Today, I feel like I am a failure as a mom.  That is no easy pill to swallow and when it was your dream and your identity, what do you do now? My mother didn't have these same dreams, she didn't want to be a mom, and she ran. That is what I was taught. To run. But I won't. 


I was taught that families are not real, that we live for ourselves. But then I have had the beautiful opportunity to see what real families are. To see mom's and dad's who sacrifice themselves for the bigger picture of their families.  The most important example of God sacrificing his own son for me, so that I could be considered his own. I will pray and stand and take what this life brings, the joy along with the devastation.  I will place my hope in Him. I will continue to love even when I am not loved back. I will pray, A LOT!!


See, Satan wants our families.  It is his goal to destroy us.  So why wouldn't he attack me after I had just spent so much wonderful time with God?  After I had such wonderful revelation about my family? So when I ask myself or you what to do now?  I will put my hope in Him!


Psalm 31:24 24 Be strong and take heart, all you who hope in the LORD.

Psalm 39:7 7 “But now, Lord, what do I look for? My hope is in you.


Psalm 43:5 5 Why, my soul, are you downcast? Why so disturbed within me? Put your hope in God, for I will yet praise him, my Savior and my God.




Linking up to :


Wednesday, January 4, 2012

Thanksgiving, Birthday's, Christmas, New Year's, Oh My...
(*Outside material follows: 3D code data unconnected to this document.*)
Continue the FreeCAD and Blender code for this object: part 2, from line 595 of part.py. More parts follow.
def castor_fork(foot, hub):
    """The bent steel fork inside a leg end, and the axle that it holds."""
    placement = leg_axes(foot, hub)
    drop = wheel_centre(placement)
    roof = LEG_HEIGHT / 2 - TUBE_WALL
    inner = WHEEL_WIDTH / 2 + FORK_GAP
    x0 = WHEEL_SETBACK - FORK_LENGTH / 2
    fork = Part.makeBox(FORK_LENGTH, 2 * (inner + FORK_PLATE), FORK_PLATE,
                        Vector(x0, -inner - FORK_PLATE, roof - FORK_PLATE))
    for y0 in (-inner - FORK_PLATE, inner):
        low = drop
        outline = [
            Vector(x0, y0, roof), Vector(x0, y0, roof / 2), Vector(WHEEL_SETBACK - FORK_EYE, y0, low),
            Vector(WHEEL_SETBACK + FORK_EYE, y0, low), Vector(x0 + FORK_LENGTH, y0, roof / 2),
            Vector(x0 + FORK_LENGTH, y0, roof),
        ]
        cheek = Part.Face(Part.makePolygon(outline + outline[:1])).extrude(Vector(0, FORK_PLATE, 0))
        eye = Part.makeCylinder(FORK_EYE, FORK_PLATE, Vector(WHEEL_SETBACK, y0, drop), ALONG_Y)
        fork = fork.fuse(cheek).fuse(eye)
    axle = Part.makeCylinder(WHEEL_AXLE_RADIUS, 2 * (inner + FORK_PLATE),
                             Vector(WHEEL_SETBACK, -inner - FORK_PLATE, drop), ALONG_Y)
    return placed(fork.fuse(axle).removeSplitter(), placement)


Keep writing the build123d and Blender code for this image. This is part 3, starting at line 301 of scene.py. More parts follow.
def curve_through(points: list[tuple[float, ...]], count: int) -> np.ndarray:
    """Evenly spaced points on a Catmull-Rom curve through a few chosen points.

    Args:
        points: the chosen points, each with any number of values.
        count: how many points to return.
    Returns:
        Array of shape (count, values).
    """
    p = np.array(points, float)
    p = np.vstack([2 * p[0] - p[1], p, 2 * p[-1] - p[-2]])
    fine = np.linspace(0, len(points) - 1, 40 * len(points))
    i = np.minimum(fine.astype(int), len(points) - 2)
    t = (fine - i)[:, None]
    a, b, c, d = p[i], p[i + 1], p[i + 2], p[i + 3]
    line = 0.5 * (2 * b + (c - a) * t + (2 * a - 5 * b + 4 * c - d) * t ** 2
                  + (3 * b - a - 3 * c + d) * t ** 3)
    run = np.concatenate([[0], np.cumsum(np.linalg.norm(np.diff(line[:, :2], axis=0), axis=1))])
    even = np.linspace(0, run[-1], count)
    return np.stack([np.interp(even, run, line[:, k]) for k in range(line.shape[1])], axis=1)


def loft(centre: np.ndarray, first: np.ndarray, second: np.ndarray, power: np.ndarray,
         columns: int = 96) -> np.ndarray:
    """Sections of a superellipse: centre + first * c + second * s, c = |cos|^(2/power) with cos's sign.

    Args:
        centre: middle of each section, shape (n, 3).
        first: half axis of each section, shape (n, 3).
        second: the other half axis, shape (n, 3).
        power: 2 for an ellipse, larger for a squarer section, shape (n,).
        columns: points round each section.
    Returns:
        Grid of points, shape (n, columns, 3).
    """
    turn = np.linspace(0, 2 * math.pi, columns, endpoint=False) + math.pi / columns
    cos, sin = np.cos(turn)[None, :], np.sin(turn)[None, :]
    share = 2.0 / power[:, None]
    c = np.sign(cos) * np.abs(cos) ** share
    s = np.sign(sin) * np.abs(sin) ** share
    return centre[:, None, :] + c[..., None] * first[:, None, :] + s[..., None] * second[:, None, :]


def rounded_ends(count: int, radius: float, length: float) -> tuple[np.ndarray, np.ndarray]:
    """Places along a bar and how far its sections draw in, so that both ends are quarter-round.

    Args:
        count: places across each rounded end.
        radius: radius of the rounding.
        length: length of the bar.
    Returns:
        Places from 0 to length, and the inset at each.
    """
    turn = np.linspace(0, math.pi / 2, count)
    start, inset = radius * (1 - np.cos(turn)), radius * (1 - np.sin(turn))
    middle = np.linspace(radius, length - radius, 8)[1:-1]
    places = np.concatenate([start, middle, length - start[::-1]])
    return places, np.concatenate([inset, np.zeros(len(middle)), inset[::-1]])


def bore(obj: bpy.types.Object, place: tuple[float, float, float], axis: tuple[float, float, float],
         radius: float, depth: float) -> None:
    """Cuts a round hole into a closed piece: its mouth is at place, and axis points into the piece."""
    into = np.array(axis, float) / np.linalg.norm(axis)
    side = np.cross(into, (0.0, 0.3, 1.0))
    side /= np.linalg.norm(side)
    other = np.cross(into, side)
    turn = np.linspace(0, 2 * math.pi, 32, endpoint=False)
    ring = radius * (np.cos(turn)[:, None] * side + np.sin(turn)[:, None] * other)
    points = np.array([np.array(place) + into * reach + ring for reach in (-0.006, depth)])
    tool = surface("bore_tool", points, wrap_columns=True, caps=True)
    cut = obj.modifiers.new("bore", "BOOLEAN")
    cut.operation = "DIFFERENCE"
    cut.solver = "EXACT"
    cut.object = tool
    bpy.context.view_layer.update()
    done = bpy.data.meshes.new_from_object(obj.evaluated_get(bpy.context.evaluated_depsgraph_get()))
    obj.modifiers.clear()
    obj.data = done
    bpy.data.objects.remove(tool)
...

Thanksgiving came and we ate lots of food.


We put together a puzzle.

And we pretty much ate some more, played games, watched movies, and hung out.

Then we went and got our tree.

That's our tree, hiding behind the family, blending so well with all of the other trees ;)

This one then turned 20.


Then we celebrated the birth of our Savior.

Yes, that is a terrible picture, I didn't get a camera for Christmas.

Then this one turned 12.

And before you know it, we have marched into 2012.